Nevertheless, a post-Brexit regulatory overhaul, as recommended by the Kalifa review of the UK’s fintech sector, is on the horizon, presenting legislators with an opportunity to cultivate an environment that supports the proper use and regulation of cryptocurrencies, and to turn the UK into a global hub for the industry.

Such regulation that facilitates the transparent use of cryptocurrencies is set to be beneficial for investors, and already the FCA is wielding its power to support crypto-holders, with pressure placed on the industry to step up efforts to meet anti-money-laundering standards. Existing regulation will only go so far in ensuring the longevity of the asset, and if the asset is to further proliferate, more needs to be done.

In India, a nation whose official stance on crypto has been unclear for some time, bitcoin’s anticipated classification as an asset class comes in parallel with new regulations that seek to bolster the positive effect of crypto assets on the nation’s economy.

Recently, India’s imposing regulation on cryptocurrencies may have stifled the opportunities for its citizens to capitalise on the asset.

Chainalysis research found that bitcoin investment gains in India stood at $241m (£173m) in 2020, significantly below the expected gain owing to the nation’s GDP and population.
“Right-sized regulatory oversight and supervision, that which ensures financial integrity without compromising the development and adoption of the ecosystem will encourage economic growth and technological advancement in tandem,” said Jesse Spiro, chief of government affairs at Chainalysis.

Meanwhile, US financial authorities are taking steps to have a more active role in market regulation.
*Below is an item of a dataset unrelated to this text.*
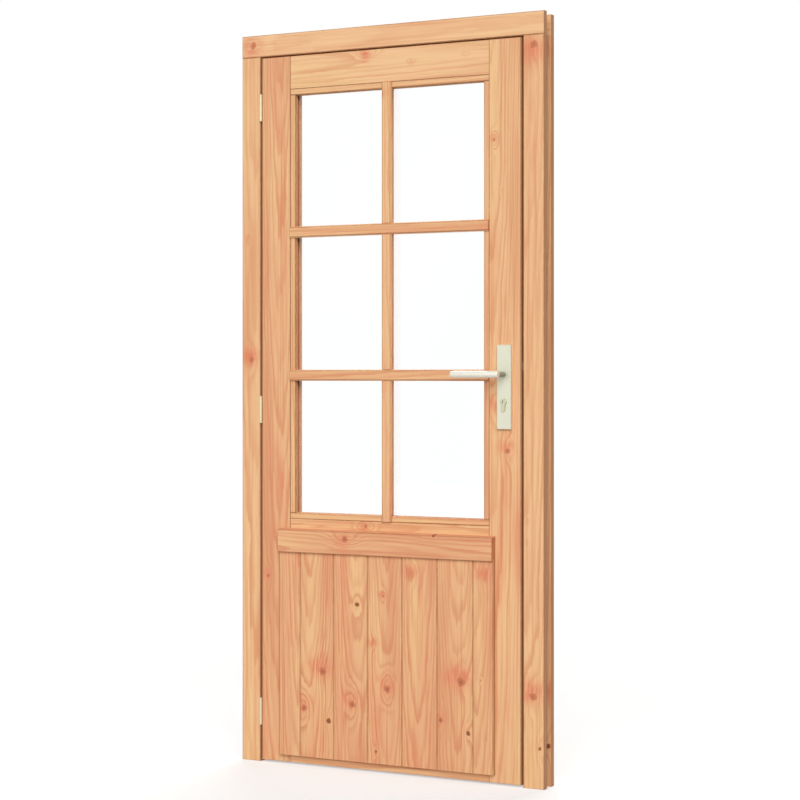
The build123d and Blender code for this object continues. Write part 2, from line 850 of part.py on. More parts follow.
# Latch: bevelled on the closing side, its tail hooked behind the follower's arm
with BuildPart() as latch:
    latch_front = leaf_right + latch_throw
    half_latch = latch_thickness / 2
    hook_face = spindle_x - follower_arm_width / 2 - latch_slack
    tail_low = spindle_height + follower_arm + latch_tail_rise
    with BuildSketch(Plane.XY.offset(latch_z - latch_height / 2)):
        with BuildLine():
            Polyline(
                (latch_front - latch_length, -half_latch),
                (latch_front, -half_latch),
                (latch_front, case_wall - half_latch),
                (leaf_right, half_latch),
                (latch_front - latch_length, half_latch),
                close=True,
            )
        make_face()
    extrude(amount=latch_height)
    block(
        (hook_face - latch_hook, -latch_tail_thickness / 2, tail_low),
        (latch_front - latch_length, latch_tail_thickness / 2, tail_low + latch_tail_height),
    )
    block(
        (hook_face - latch_hook, -latch_tail_thickness / 2, tail_low - latch_hook_drop),
        (hook_face, latch_tail_thickness / 2, tail_low),
    )
latch.part.label = "latch_bolt"
export_step(latch.part, "parts/latch_bolt.step")

# Dead bolt: drawn back flush with the forend, a thinner tail over the cam
with BuildPart() as dead_bolt:
    bolt_low = bolt_z - bolt_height / 2
    block(
        (leaf_right - bolt_length, -half_latch, bolt_low),
        (leaf_right, half_latch, bolt_low + bolt_height),
    )
    block(
        (leaf_right - bolt_length - bolt_tail_length, -bolt_tail_thickness / 2, bolt_low),
        (leaf_right - bolt_length, bolt_tail_thickness / 2, bolt_low + bolt_height),
    )
dead_bolt.part.label = "dead_bolt"
export_step(dead_bolt.part, "parts/dead_bolt.step")

# Follower: the hub that the spindle turns, with the arm that draws the latch
with BuildPart() as follower:
    with BuildSketch(Plane.XZ.offset(-half_case)):
        with Locations((spindle_x, spindle_height)):
            Circle(follower_radius)
    extrude(amount=case_thickness)
    block(
        (spindle_x - follower_arm_width / 2, -latch_tail_thickness / 2, spindle_height),
        (
            spindle_x + follower_arm_width / 2,
            latch_tail_thickness / 2,
            spindle_height + follower_arm,
        ),
    )
    half_square = spindle_width / 2 + spindle_clearance
    block(
        (spindle_x - half_square, -half_case, spindle_height - half_square),
        (spindle_x + half_square, half_case, spindle_height + half_square),
        Mode.SUBTRACT,
    )
follower.part.label = "follower"
export_step(follower.part, "parts/follower.step")


# Profile cylinder: a body with a gap for the cam, and a plug in each half
cam_half = cam_width / 2
cylinder_bar = profile_prism(cylinder_end_y)
with BuildPart() as cylinder_body:
    add(cylinder_bar)
    with Locations(Location((spindle_x, 0, cylinder_height), (90, 0, 0))):
        Cylinder(plug_radius + plug_clearance, 2 * cylinder_end_y, mode=Mode.SUBTRACT)
    block(
        (
            spindle_x - profile_height,
            -cam_half - cam_slot_clearance,
            cylinder_height - cylinder_bridge,
        ),
        (spindle_x + profile_height, cam_half + cam_slot_clearance, cylinder_height + profile_height),
        Mode.SUBTRACT,
    )
    with Locations(Location((spindle_x, 0, cylinder_screw_z), (0, 90, 0))):
        Cylinder(cylinder_screw_radius + screw_clearance, 2 * profile_tail, mode=Mode.SUBTRACT)
cylinder_body.part.label = "cylinder_body"
export_step(cylinder_body.part, "parts/cylinder_body.step")

for plug_name, side in (("outer_plug", -1), ("inner_plug", 1)):
    with BuildPart() as plug:
        plug_low, plug_high = sorted((side * cam_half, side * cylinder_end_y))
        with BuildSketch(Plane.XZ.offset(-plug_high)):
            with Locations((spindle_x, cylinder_height)):
                Circle(plug_radius)
        extrude(amount=plug_high - plug_low)
        slot_low, slot_high = sorted((side * (cylinder_end_y - key_slot_depth), side * cylinder_end_y))
        block(
            (spindle_x - key_slot_width / 2, slot_low, cylinder_height - key_slot_height / 2),
            (spindle_x + key_slot_width / 2, slot_high, cylinder_height + key_slot_height / 2),
            Mode.SUBTRACT,
        )
    plug.part.label = plug_name
    export_step(plug.part, f"parts/{plug_name}.step")

with BuildPart() as cam:
    with BuildSketch(Plane.XZ.offset(-cam_half)):
        with Locations((spindle_x, cylinder_height)):
            Circle(cam_radius)
        with Locations((spindle_x, cylinder_height - cam_reach / 2)):
            Rectangle(cam_nose, cam_reach)
    extrude(amount=cam_width)
cam.part.label = "cylinder_cam"
export_step(cam.part, "parts/cylinder_cam.step")

with BuildPart() as cylinder_screw:
    screw_tip = spindle_x - cylinder_screw_end
    with BuildSketch(Plane.YZ.offset(screw_tip)):
        with Locations((0, cylinder_screw_z)):
            Circle(cylinder_screw_radius)
    extrude(amount=leaf_right - screw_tip)
cylinder_screw.part.label = "cylinder_screw"
export_step(cylinder_screw.part, "parts/cylinder_screw.step")


# Backplates: bevelled long plates, bolted to each other through the stile
plate_centre_z = (plate_bottom + plate_top) / 2
for plate_name, side in (("outer_plate", -1), ("inner_plate", 1)):
    seat_y = front_y if side < 0 else leaf_back_y + plate_thickness
    with BuildPart() as backplate:
        with BuildSketch(Plane.XZ.offset(-seat_y)):
            with Locations((spindle_x, plate_centre_z)):
                Rectangle(plate_width, plate_length)
        extrude(amount=plate_thickness)
        show_face = backplate.faces().sort_by(Axis.Y)[0 if side < 0 else -1]
        chamfer(show_face.edges(), plate_bevel)
        with BuildSketch(Plane.XZ.offset(-seat_y)):
            with Locations((spindle_x, spindle_height)):
                Circle(neck_radius + neck_clearance)
        extrude(amount=plate_thickness, mode=Mode.SUBTRACT)
        add(profile_hole, mode=Mode.SUBTRACT)
        screw_depth = sorted((side * leaf_back_y, side * (leaf_back_y + plate_thickness)))
        if side < 0:
            screw_depth[0] = plate_front_y + plate_screw_seat
        for z in plate_screw_heights:
            with BuildSketch(Plane.XZ.offset(-screw_depth[1])):
                with Locations((spindle_x, z)):
                    Circle(plate_screw_radius + screw_clearance)
            extrude(amount=screw_depth[1] - screw_depth[0], mode=Mode.SUBTRACT)
        if side > 0:
            plate_screw_hole = countersunk_screw(
                plate_screw_head_radius, plate_screw_radius, plate_thickness, screw_clearance
            )
            place_each(
                plate_screw_hole,
                [
                    Plane((spindle_x, seat_y, z), (1, 0, 0), (0, 1, 0))
                    for z in plate_screw_heights
                ],
                Mode.SUBTRACT,
            )
    backplate.part.label = plate_name
    export_step(backplate.part, f"parts/{plate_name}.step")

with BuildPart() as plate_screws:
    plate_screw = countersunk_screw(
        plate_screw_head_radius,
        plate_screw_radius,
        leaf_thickness + 2 * plate_thickness - plate_screw_seat,
    )
    place_each(
        plate_screw,
        [
            Plane((spindle_x, leaf_back_y + plate_thickness, z), (1, 0, 0), (0, 1, 0))
            for z in plate_screw_heights
        ],
    )
plate_screws.part.label = "plate_screws"
export_step(plate_screws.part, "parts/plate_screws.step")


# Levers: a slim neck into a round grip, bevelled at both ends, socketed for the spindle
for lever_name, side in (("outer_lever", -1), ("inner_lever", 1)):
    grip_centre_y = side * (leaf_back_y + grip_offset)
    with BuildPart() as lever:
        with BuildSketch(Plane.XY.offset(spindle_height)):
            with BuildLine():
                grip_root = spindle_x + neck_radius
                grip_end = spindle_x - grip_reach
                Polyline(
                    (grip_root, grip_centre_y),
                    (grip_root, grip_centre_y + side * (grip_radius - grip_bevel)),
                    (grip_root - grip_bevel, grip_centre_y + side * grip_radius),
                    (grip_end + grip_bevel, grip_centre_y + side * grip_tip_radius),
                    (grip_end, grip_centre_y + side * (grip_tip_radius - grip_bevel)),
                    (grip_end, grip_centre_y),
                    close=True,
                )
            make_face()
        revolve(axis=Axis((0, grip_centre_y, spindle_height), (1, 0, 0)))
        neck_low, neck_high = sorted((side * leaf_back_y, grip_centre_y))
        with BuildSketch(Plane.XZ.offset(-neck_high)):
            with Locations((spindle_x, spindle_height)):
                Circle(neck_radius)
        extrude(amount=neck_high - neck_low)
        socket_end = grip_centre_y - side * spindle_end_depth
        socket_low, socket_high = sorted((side * leaf_back_y, socket_end))
        block(
            (spindle_x - half_square, socket_low, spindle_height - half_square),
            (spindle_x + half_square, socket_high, spindle_height + half_square),
            Mode.SUBTRACT,
        )
    lever.part.label = lever_name
    export_step(lever.part, f"parts/{lever_name}.step")

with BuildPart() as spindle:
    spindle_half_length = leaf_back_y + grip_offset - spindle_end_depth - spindle_clearance
    block(
        (
            spindle_x - spindle_width / 2,
            -spindle_half_length,
            spindle_height - spindle_width / 2,
        ),
        (
            spindle_x + spindle_width / 2,
            spindle_half_length,
            spindle_height + spindle_width / 2,
        ),
    )
spindle.part.label = "spindle"
export_step(spindle.part, "parts/spindle.step")


# Strike plate: openings for latch and dead bolt, screwed into the jamb
with BuildPart() as strike_plate:
    block(
        (opening_side, -strike_width / 2, strike_bottom_z),
        (opening_side + strike_thickness, strike_width / 2, strike_top_z),
    )
    for z, height in ((latch_z, latch_height), (bolt_z, bolt_height)):
        half_height = height / 2 + strike_clearance
        half_thickness = latch_thickness / 2 + strike_clearance
        block(
            (opening_side, -half_thickness, z - half_height),
            (opening_side + strike_thickness, half_thickness, z + half_height),
            Mode.SUBTRACT,
        )
    place_each(lock_screw_hole, strike_screws_at, Mode.SUBTRACT)
strike_plate.part.label = "strike_plate"
export_step(strike_plate.part, "parts/strike_plate.step")

with BuildPart() as strike_screws:
    place_each(lock_screw, strike_screws_at)
strike_screws.part.label = "strike_screws"
export_step(strike_screws.part, "parts/strike_screws.step")
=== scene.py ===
"""The looks of a single door in its timber frame: oiled softwood, clear glass and satin metal.

Every timber is dressed with eased edges and a growth-ring pattern of its own. The levers, pins, plugs
and glazing seal are surfaces worked out from formulas.
"""

import json
import logging
import math
from dataclasses import dataclass
from enum import Enum

import bmesh
import bpy
import numpy as np
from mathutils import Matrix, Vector

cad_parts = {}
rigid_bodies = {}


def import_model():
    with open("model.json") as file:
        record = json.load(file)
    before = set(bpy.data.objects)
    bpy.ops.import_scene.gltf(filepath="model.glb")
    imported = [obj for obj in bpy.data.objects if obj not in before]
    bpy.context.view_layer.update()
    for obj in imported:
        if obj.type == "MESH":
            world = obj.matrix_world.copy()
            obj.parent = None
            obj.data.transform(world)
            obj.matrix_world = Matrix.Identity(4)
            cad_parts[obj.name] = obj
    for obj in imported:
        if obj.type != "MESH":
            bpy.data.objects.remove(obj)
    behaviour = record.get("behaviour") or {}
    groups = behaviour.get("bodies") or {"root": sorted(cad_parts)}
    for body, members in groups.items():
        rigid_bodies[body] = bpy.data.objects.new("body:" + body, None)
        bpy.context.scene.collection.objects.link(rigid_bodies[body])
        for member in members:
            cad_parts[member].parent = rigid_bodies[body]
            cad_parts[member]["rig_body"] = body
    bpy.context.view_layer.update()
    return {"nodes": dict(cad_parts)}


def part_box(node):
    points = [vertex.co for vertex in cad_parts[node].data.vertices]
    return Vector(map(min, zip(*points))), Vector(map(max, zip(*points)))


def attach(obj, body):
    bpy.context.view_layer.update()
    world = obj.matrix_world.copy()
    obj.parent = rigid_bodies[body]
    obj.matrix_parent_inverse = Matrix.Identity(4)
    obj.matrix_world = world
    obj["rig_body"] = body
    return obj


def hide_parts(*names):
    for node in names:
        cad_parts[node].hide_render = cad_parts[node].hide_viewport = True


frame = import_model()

log = logging.getLogger("door")
MM = 0.001
# The face attribute that lays painted shade on timber faces that look to the side.
SIDE_SHADE_MARK = "side face"
FORWARD = 0.9
FACE_DEPTH = 0.5 * MM
WELD = 0.01 * MM
FLAT_ANGLE = math.radians(0.6)
EASED_ANGLE = math.radians(50)
EASED_FACETS = 2
ROUNDING_STEPS = 8
Colour = tuple[float, float, float]
Triple = tuple[float, float, float]
Span = tuple[float, float, float, float]


def linear(colour: Colour) -> tuple[float, float, float, float]:
    """Turn a display colour into scene light, by the sRGB curve.

    Args:
        colour: red, green and blue from 0 to 255.

    Returns:
        The four linear channels, with alpha at 1.
    """
    part = np.asarray(colour, float) / 255
    lit = np.where(part <= 0.04045, part / 12.92, ((part + 0.055) / 1.055) ** 2.4)
    return (*map(float, lit), 1.0)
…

It is hoped that better federal oversight will reduce risk exposure to investors.
Fundamentally, crypto assets are primed to embrace the growing need for accountability, both from a regulatory stance, as well as from the practical application of the mainstreaming of the asset class.

Blockchain technologies have already instilled an unprecedented discourse of transparency within the financial sector, and that principle cannot be impeded on by regulation.

“Given the transparency crypto assets provide, regulators should seek to apply additional regulation around activity, not the technology itself,” says Spiro.

Unlocking opportunity is fundamental to cryptocurrencies and the returns available to investors, but furthering the reach of the asset requires a broad spectrum of industry support.

From institutional dollars projecting cryptocurrencies into the mainstream to regulation cementing its longevity, the transition of crypto is dependent on its fundamental tenets - transparency and accountability – and backing those ideas now will go some way in creating more opportunities down the road.